- **DIRECTIONS FOR THIS TASK**
Produce the listing below again, exactly as shown.
------------------------------------
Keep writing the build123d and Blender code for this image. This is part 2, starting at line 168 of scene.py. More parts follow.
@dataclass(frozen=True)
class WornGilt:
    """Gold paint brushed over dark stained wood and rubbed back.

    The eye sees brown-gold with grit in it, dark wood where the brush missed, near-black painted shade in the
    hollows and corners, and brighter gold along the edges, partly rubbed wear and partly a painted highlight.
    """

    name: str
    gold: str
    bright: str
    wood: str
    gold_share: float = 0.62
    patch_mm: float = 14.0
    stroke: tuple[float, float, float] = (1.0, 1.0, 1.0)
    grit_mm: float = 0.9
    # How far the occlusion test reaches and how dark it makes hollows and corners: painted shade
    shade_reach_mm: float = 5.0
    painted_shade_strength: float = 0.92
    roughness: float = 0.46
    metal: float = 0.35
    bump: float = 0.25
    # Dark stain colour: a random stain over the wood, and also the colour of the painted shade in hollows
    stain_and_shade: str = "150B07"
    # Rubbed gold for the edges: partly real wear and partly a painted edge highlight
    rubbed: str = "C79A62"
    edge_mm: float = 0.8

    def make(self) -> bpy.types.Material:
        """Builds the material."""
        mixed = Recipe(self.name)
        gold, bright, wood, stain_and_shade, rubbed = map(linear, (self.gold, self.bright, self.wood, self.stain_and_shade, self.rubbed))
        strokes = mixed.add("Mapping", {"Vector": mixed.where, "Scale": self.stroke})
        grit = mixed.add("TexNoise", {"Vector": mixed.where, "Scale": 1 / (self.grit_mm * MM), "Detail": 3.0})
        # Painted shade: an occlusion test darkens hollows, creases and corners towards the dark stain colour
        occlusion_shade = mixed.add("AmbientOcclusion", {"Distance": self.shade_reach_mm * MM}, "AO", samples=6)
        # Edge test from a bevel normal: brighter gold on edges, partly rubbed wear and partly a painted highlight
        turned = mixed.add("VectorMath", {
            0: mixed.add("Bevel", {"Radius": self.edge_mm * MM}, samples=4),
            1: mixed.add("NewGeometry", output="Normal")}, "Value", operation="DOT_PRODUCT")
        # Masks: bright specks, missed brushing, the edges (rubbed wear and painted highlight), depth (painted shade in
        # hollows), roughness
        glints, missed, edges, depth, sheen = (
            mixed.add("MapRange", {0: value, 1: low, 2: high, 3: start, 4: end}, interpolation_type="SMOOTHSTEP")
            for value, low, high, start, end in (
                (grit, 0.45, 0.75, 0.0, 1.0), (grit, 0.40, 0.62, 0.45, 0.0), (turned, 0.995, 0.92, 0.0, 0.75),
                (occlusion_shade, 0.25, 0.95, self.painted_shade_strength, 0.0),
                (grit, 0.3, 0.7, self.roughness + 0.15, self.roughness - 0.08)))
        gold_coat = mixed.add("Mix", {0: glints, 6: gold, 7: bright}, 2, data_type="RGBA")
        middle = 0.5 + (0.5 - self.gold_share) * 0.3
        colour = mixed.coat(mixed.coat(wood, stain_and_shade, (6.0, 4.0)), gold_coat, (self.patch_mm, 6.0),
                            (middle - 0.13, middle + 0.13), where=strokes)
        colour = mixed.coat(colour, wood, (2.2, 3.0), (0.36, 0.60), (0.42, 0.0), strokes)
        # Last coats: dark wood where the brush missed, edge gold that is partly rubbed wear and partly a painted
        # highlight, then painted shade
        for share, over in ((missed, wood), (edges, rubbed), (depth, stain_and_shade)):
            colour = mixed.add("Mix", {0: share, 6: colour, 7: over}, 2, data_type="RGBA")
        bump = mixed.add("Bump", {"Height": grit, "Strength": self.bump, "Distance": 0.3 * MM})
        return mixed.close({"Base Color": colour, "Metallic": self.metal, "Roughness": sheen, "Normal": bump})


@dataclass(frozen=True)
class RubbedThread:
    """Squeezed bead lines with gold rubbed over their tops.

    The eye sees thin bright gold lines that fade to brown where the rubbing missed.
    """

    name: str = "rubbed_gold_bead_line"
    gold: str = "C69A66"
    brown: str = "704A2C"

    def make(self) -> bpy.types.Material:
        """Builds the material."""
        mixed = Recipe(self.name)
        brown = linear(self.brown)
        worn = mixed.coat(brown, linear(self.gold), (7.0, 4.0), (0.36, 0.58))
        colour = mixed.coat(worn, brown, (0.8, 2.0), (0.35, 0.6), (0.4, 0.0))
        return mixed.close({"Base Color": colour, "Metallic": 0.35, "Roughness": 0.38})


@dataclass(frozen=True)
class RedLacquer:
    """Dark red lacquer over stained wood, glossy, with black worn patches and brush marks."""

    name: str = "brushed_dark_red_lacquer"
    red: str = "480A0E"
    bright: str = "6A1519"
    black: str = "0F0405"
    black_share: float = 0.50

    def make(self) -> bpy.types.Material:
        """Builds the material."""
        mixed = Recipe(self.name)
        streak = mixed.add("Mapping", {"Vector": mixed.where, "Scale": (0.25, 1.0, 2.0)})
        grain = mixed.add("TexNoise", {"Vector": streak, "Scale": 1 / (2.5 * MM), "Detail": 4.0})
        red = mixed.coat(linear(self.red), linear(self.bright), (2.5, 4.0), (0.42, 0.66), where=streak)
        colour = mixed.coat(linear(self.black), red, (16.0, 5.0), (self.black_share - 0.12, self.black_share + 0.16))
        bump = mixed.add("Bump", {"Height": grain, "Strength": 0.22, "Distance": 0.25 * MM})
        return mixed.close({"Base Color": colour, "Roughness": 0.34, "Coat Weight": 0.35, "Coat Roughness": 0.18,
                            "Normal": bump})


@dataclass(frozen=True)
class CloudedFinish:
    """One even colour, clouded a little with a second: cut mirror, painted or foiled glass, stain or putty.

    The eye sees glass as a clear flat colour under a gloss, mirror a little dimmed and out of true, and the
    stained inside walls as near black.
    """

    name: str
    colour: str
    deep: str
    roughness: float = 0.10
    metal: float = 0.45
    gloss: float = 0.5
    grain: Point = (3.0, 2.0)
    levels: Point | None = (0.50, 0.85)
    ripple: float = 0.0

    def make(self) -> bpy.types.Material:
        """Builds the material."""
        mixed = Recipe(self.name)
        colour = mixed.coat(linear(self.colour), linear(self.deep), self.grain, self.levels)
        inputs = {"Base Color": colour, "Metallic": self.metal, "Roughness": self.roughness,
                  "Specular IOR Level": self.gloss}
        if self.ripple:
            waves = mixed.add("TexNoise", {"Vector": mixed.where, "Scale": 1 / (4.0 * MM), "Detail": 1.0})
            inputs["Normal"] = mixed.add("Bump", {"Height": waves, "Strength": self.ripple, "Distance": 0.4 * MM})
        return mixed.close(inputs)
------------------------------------
- **SOLUTION BELOW**
Keep writing the build123d and Blender code for this image. This is part 2, starting at line 168 of scene.py. More parts follow.
@dataclass(frozen=True)
class WornGilt:
    """Gold paint brushed over dark stained wood and rubbed back.

    The eye sees brown-gold with grit in it, dark wood where the brush missed, near-black painted shade in the
    hollows and corners, and brighter gold along the edges, partly rubbed wear and partly a painted highlight.
    """

    name: str
    gold: str
    bright: str
    wood: str
    gold_share: float = 0.62
    patch_mm: float = 14.0
    stroke: tuple[float, float, float] = (1.0, 1.0, 1.0)
    grit_mm: float = 0.9
    # How far the occlusion test reaches and how dark it makes hollows and corners: painted shade
    shade_reach_mm: float = 5.0
    painted_shade_strength: float = 0.92
    roughness: float = 0.46
    metal: float = 0.35
    bump: float = 0.25
    # Dark stain colour: a random stain over the wood, and also the colour of the painted shade in hollows
    stain_and_shade: str = "150B07"
    # Rubbed gold for the edges: partly real wear and partly a painted edge highlight
    rubbed: str = "C79A62"
    edge_mm: float = 0.8

    def make(self) -> bpy.types.Material:
        """Builds the material."""
        mixed = Recipe(self.name)
        gold, bright, wood, stain_and_shade, rubbed = map(linear, (self.gold, self.bright, self.wood, self.stain_and_shade, self.rubbed))
        strokes = mixed.add("Mapping", {"Vector": mixed.where, "Scale": self.stroke})
        grit = mixed.add("TexNoise", {"Vector": mixed.where, "Scale": 1 / (self.grit_mm * MM), "Detail": 3.0})
        # Painted shade: an occlusion test darkens hollows, creases and corners towards the dark stain colour
        occlusion_shade = mixed.add("AmbientOcclusion", {"Distance": self.shade_reach_mm * MM}, "AO", samples=6)
        # Edge test from a bevel normal: brighter gold on edges, partly rubbed wear and partly a painted highlight
        turned = mixed.add("VectorMath", {
            0: mixed.add("Bevel", {"Radius": self.edge_mm * MM}, samples=4),
            1: mixed.add("NewGeometry", output="Normal")}, "Value", operation="DOT_PRODUCT")
        # Masks: bright specks, missed brushing, the edges (rubbed wear and painted highlight), depth (painted shade in
        # hollows), roughness
        glints, missed, edges, depth, sheen = (
            mixed.add("MapRange", {0: value, 1: low, 2: high, 3: start, 4: end}, interpolation_type="SMOOTHSTEP")
            for value, low, high, start, end in (
                (grit, 0.45, 0.75, 0.0, 1.0), (grit, 0.40, 0.62, 0.45, 0.0), (turned, 0.995, 0.92, 0.0, 0.75),
                (occlusion_shade, 0.25, 0.95, self.painted_shade_strength, 0.0),
                (grit, 0.3, 0.7, self.roughness + 0.15, self.roughness - 0.08)))
        gold_coat = mixed.add("Mix", {0: glints, 6: gold, 7: bright}, 2, data_type="RGBA")
        middle = 0.5 + (0.5 - self.gold_share) * 0.3
        colour = mixed.coat(mixed.coat(wood, stain_and_shade, (6.0, 4.0)), gold_coat, (self.patch_mm, 6.0),
                            (middle - 0.13, middle + 0.13), where=strokes)
        colour = mixed.coat(colour, wood, (2.2, 3.0), (0.36, 0.60), (0.42, 0.0), strokes)
        # Last coats: dark wood where the brush missed, edge gold that is partly rubbed wear and partly a painted
        # highlight, then painted shade
        for share, over in ((missed, wood), (edges, rubbed), (depth, stain_and_shade)):
            colour = mixed.add("Mix", {0: share, 6: colour, 7: over}, 2, data_type="RGBA")
        bump = mixed.add("Bump", {"Height": grit, "Strength": self.bump, "Distance": 0.3 * MM})
        return mixed.close({"Base Color": colour, "Metallic": self.metal, "Roughness": sheen, "Normal": bump})


@dataclass(frozen=True)
class RubbedThread:
    """Squeezed bead lines with gold rubbed over their tops.

    The eye sees thin bright gold lines that fade to brown where the rubbing missed.
    """

    name: str = "rubbed_gold_bead_line"
    gold: str = "C69A66"
    brown: str = "704A2C"

    def make(self) -> bpy.types.Material:
        """Builds the material."""
        mixed = Recipe(self.name)
        brown = linear(self.brown)
        worn = mixed.coat(brown, linear(self.gold), (7.0, 4.0), (0.36, 0.58))
        colour = mixed.coat(worn, brown, (0.8, 2.0), (0.35, 0.6), (0.4, 0.0))
        return mixed.close({"Base Color": colour, "Metallic": 0.35, "Roughness": 0.38})


@dataclass(frozen=True)
class RedLacquer:
    """Dark red lacquer over stained wood, glossy, with black worn patches and brush marks."""

    name: str = "brushed_dark_red_lacquer"
    red: str = "480A0E"
    bright: str = "6A1519"
    black: str = "0F0405"
    black_share: float = 0.50

    def make(self) -> bpy.types.Material:
        """Builds the material."""
        mixed = Recipe(self.name)
        streak = mixed.add("Mapping", {"Vector": mixed.where, "Scale": (0.25, 1.0, 2.0)})
        grain = mixed.add("TexNoise", {"Vector": streak, "Scale": 1 / (2.5 * MM), "Detail": 4.0})
        red = mixed.coat(linear(self.red), linear(self.bright), (2.5, 4.0), (0.42, 0.66), where=streak)
        colour = mixed.coat(linear(self.black), red, (16.0, 5.0), (self.black_share - 0.12, self.black_share + 0.16))
        bump = mixed.add("Bump", {"Height": grain, "Strength": 0.22, "Distance": 0.25 * MM})
        return mixed.close({"Base Color": colour, "Roughness": 0.34, "Coat Weight": 0.35, "Coat Roughness": 0.18,
                            "Normal": bump})


@dataclass(frozen=True)
class CloudedFinish:
    """One even colour, clouded a little with a second: cut mirror, painted or foiled glass, stain or putty.

    The eye sees glass as a clear flat colour under a gloss, mirror a little dimmed and out of true, and the
    stained inside walls as near black.
    """

    name: str
    colour: str
    deep: str
    roughness: float = 0.10
    metal: float = 0.45
    gloss: float = 0.5
    grain: Point = (3.0, 2.0)
    levels: Point | None = (0.50, 0.85)
    ripple: float = 0.0

    def make(self) -> bpy.types.Material:
        """Builds the material."""
        mixed = Recipe(self.name)
        colour = mixed.coat(linear(self.colour), linear(self.deep), self.grain, self.levels)
        inputs = {"Base Color": colour, "Metallic": self.metal, "Roughness": self.roughness,
                  "Specular IOR Level": self.gloss}
        if self.ripple:
            waves = mixed.add("TexNoise", {"Vector": mixed.where, "Scale": 1 / (4.0 * MM), "Detail": 1.0})
            inputs["Normal"] = mixed.add("Bump", {"Height": waves, "Strength": self.ripple, "Distance": 0.4 * MM})
        return mixed.close(inputs)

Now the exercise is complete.